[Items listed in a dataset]
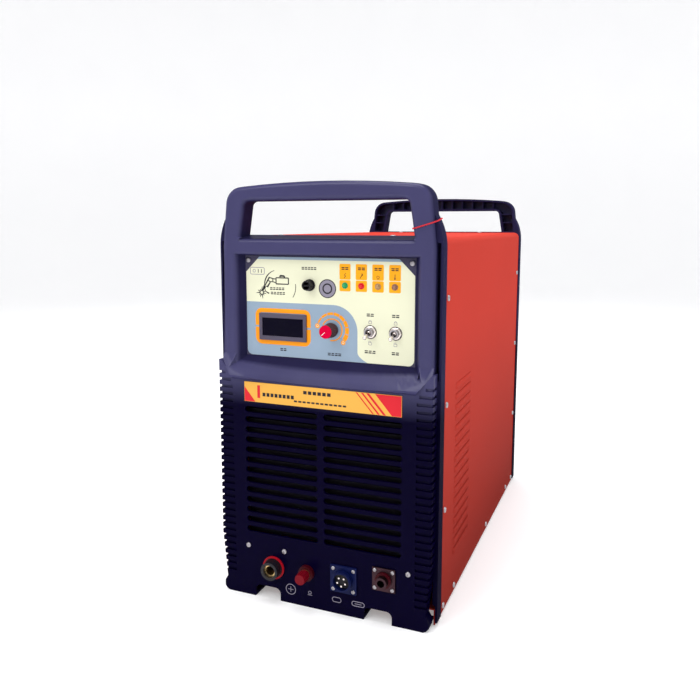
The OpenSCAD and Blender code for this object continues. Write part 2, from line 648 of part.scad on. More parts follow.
module cable_gland() color([0.07, 0.07, 0.08]) at_rear() difference() {
    union() {
        rod(gland_at[0], gland_at[1], 3, 19, 15.5);
        hex_rod(gland_at[0], gland_at[1], 18, plate_y, 18.5);
        rod(gland_at[0], gland_at[1], plate_y - 1, plate_y + 14, 13.9);
    }
    rod(gland_at[0], gland_at[1], 2, 60, cable_r);
}
module gland_nut() color([0.07, 0.07, 0.08]) at_rear() difference() {
    hex_rod(gland_at[0], gland_at[1], plate_y + plate_t, plate_y + 8, 18.5);
    rod(gland_at[0], gland_at[1], 2, 60, 13.95);
}
// Brass fitting through the rear wall
module air_inlet() color([0.72, 0.58, 0.30]) at_rear() difference() {
    union() {
        rod(inlet_at[0], inlet_at[1], -24, -5, inlet_r);
        hex_rod(inlet_at[0], inlet_at[1], -6, 0, 13);
        rod(inlet_at[0], inlet_at[1], -1, 30, 8);
        rod(inlet_at[0], inlet_at[1], 29, 50, 4);
    }
    rod(inlet_at[0], inlet_at[1], -25, 51, 2.6);
}
// Air pipe pushed over the tails of the inlet and the torch outlet
module air_pipe() color([0.10, 0.15, 0.40]) at_front()
    tube(torch_at[0], torch_at[1], 34, body_d - 34, 6, 4.02);
module ground_stud() color([0.78, 0.78, 0.76]) at_rear() {
    rod(ground_at[0], ground_at[1], -20, 14, 4);
    difference() {
        union() {
            hex_rod(ground_at[0], ground_at[1], -6.5, 0, 7.5);
            hex_rod(ground_at[0], ground_at[1], wall, wall + 6.5, 7.5);
        }
        rod(ground_at[0], ground_at[1], -7, 14, 3.9);
    }
}
fan_z = 190;
fan_arm_y = wall + 1;
fan_arm_t = 4;
// Square shroud, hub carrier and four arms, against the inside of the rear grille
module fan_frame() color([0.09, 0.09, 0.10]) at_rear() {
    difference() {
        block([-86, fan_arm_y + fan_arm_t, fan_z - 86], [86, 44, fan_z + 86]);
        rod(0, fan_z, wall, 45, 80);
    }
    difference() {
        union() {
            rod(0, fan_z, fan_arm_y, fan_arm_y + fan_arm_t, 30);
            block([-86, fan_arm_y, fan_z - 4], [86, fan_arm_y + fan_arm_t, fan_z + 4]);
            block([-4, fan_arm_y, fan_z - 86], [4, fan_arm_y + fan_arm_t, fan_z + 86]);
        }
        rod(0, fan_z, wall, fan_arm_y + fan_arm_t + 1, 6);
    }
}
module fan_motor() color([0.35, 0.35, 0.37]) at_rear() difference() {
    rod(0, fan_z, fan_arm_y + fan_arm_t, 34, 28);
    rod(0, fan_z, wall, 40, 4.05);
}
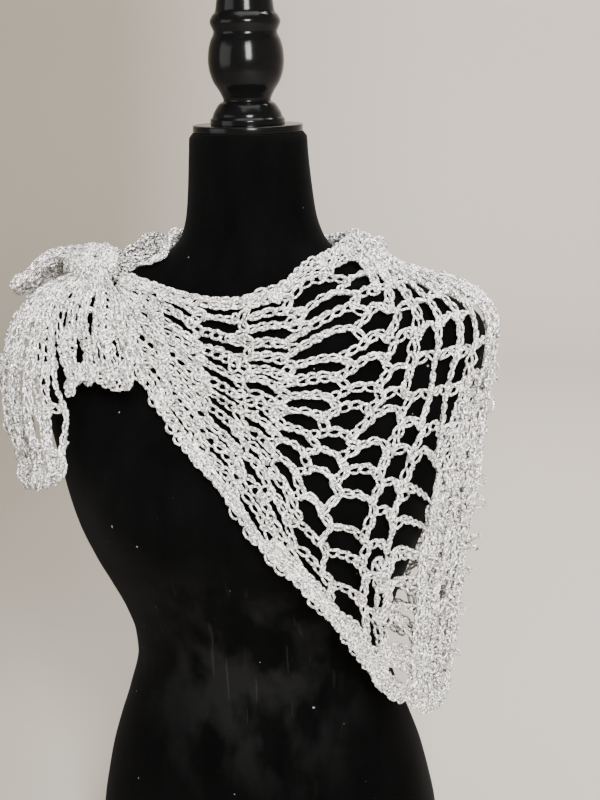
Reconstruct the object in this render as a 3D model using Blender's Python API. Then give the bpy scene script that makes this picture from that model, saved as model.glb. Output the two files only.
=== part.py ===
"""A triangle scarf of open crochet mesh, tied on one shoulder of a dress form without limbs.

Metres, +Z up. The form faces -Y and its left arm cap is at +X. The origin is the middle of the
flat underside of the base plate.
"""

import math
from collections import namedtuple

import bpy
import numpy as np

# The dress form
PLATE_THICK = 0.012
PLATE_MARGIN = 0.006
PLATE_EDGE = 0.0015
TORSO_BASE = 0.0123
TORSO_SIDES = 44
CAP_BASE = 0.6732
CAP_THICK = 0.0059
CAP_RADIUS = 0.0441
CAP_EDGE = 0.0012
FINIAL_GAP = 0.0003
TURNED_SIDES = 32

Section = namedtuple("Section", "height half_width front back middle power")
SECTIONS = [
    Section(0.0123, 0.1500, 0.1000, 0.1160, 0.010, 2.30),
    Section(0.0450, 0.1525, 0.1020, 0.1200, 0.010, 2.30),
    Section(0.0814, 0.1490, 0.1010, 0.1170, 0.010, 2.30),
    Section(0.1079, 0.1440, 0.0990, 0.1120, 0.009, 2.30),
    Section(0.1363, 0.1375, 0.0960, 0.1040, 0.008, 2.30),
    Section(0.1653, 0.1285, 0.0910, 0.0950, 0.006, 2.25),
    Section(0.1911, 0.1195, 0.0860, 0.0870, 0.004, 2.20),
    Section(0.2316, 0.1095, 0.0800, 0.0800, 0.002, 2.20),
    Section(0.2500, 0.1100, 0.0800, 0.0800, -0.001, 2.20),
    Section(0.2753, 0.1155, 0.0820, 0.0830, -0.007, 2.20),
    Section(0.3018, 0.1245, 0.0860, 0.0880, -0.014, 2.25),
    Section(0.3273, 0.1345, 0.0910, 0.0930, -0.019, 2.30),
    Section(0.3552, 0.1455, 0.0960, 0.0970, -0.021, 2.30),
    Section(0.3811, 0.1545, 0.0990, 0.0990, -0.019, 2.30),
    Section(0.4150, 0.1665, 0.0980, 0.0990, -0.013, 2.30),
    Section(0.4500, 0.1785, 0.0910, 0.0960, -0.007, 2.30),
    Section(0.4850, 0.1885, 0.0810, 0.0890, -0.002, 2.30),
    Section(0.5110, 0.1915, 0.0720, 0.0810, 0.000, 2.30),
    Section(0.5260, 0.1870, 0.0670, 0.0760, 0.001, 2.30),
    Section(0.5370, 0.1690, 0.0640, 0.0730, 0.004, 2.30),
    Section(0.5480, 0.1410, 0.0610, 0.0700, 0.004, 2.25),
    Section(0.5570, 0.1120, 0.0590, 0.0670, 0.004, 2.15),
    Section(0.5660, 0.0870, 0.0570, 0.0630, 0.004, 2.05),
    Section(0.5770, 0.0690, 0.0540, 0.0590, 0.004, 2.00),
    Section(0.5900, 0.0585, 0.0510, 0.0550, 0.004, 2.00),
    Section(0.6060, 0.0533, 0.0490, 0.0520, 0.003, 2.00),
    Section(0.6250, 0.0508, 0.0480, 0.0490, 0.002, 2.00),
    Section(0.6580, 0.0480, 0.0465, 0.0465, 0.000, 2.00),
    Section(0.6700, 0.0472, 0.0460, 0.0460, 0.000, 2.00),
    Section(0.6729, 0.0445, 0.0445, 0.0445, 0.000, 2.00),
]
BUST_HEIGHT = 0.388
BUST_SIDE = 0.070
BUST_RISE = 0.028
BUST_WIDE = 0.050
BUST_TALL = 0.050

# Turned outline of the finial: height above the cap, radius
Turn = namedtuple("Turn", "height radius")
FINIAL = [
    Turn(0.0000, 0.0299), Turn(0.0035, 0.0299), Turn(0.0060, 0.0280), Turn(0.0085, 0.0272),
    Turn(0.0120, 0.0253), Turn(0.0160, 0.0224), Turn(0.0185, 0.0190), Turn(0.0240, 0.0210),
    Turn(0.0340, 0.0270), Turn(0.0430, 0.0297), Turn(0.0496, 0.0303), Turn(0.0570, 0.0298),
    Turn(0.0650, 0.0279), Turn(0.0716, 0.0253), Turn(0.0740, 0.0262), Turn(0.0793, 0.0280),
    Turn(0.0840, 0.0262), Turn(0.0870, 0.0237), Turn(0.0968, 0.0221), Turn(0.1060, 0.0203),
    Turn(0.1150, 0.0172), Turn(0.1230, 0.0132), Turn(0.1270, 0.0126), Turn(0.1320, 0.0138),
    Turn(0.1370, 0.0130), Turn(0.1410, 0.0098), Turn(0.1440, 0.0050),
]

# The cloth: it follows the form and hangs from where the form turns in
CLOTH_TOP = 0.606
CLOTH_LOW = 0.060
CLOTH_STEPS = 240
ANGLE_STEP = 2.0
REACH_STEP = 0.004
MOST_REACH = 0.600
CLOTH_CLEAR = 0.0048
HANG_SLOPE = 0.12
WALL = 0.0050
SEAM_GAP = 0.0003
STRAND_WIDTH = 0.0085
LEAST_GAP = 0.004
GAPS_A_SIDE = 144
# Where the rows of the mesh lie, from the neckline to the hem, in even parts of the way
ROW_PLACES = (
    0.0, 1.0, 2.0, 3.0, 4.0, 5.0, 6.0, 7.0, 8.0, 9.0, 10.0, 11.0, 12.1, 13.3, 14.7, 16.1,
    17.3, 18.0,
)
# How far a knot of the mesh wanders from its even place, as a share of a cell
WANDER_ALONG = 0.10
WANDER_DOWN = 0.16
# The bunched cloth by the knot, with its widths given in lines of the mesh from the knot
BUNCH_WALL = 0.0040
BUNCH_WIDTH = 0.9
GATHER_LIFT = 0.0020
GATHER_RIDGE = 0.0035
GATHER_RIDGES = 4.5
GATHER_WIDTH = 1.1
# The soft folds of the hanging back, from this reach and this angle of the form on
FOLD_DEPTH = 0.006
FOLD_REACH = 0.22
FOLD_GROWS = 0.20
FOLD_ANGLE = 385.0
FOLDS_A_TURN = 7.0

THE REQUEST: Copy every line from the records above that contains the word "Blender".

ANSWER FOR THE TASK:
The OpenSCAD and Blender code for this object continues. Write part 2, from line 648 of part.scad on. More parts follow.
Reconstruct the object in this render as a 3D model using Blender's Python API. Then give the bpy scene script that makes this picture from that model, saved as model.glb. Output the two files only.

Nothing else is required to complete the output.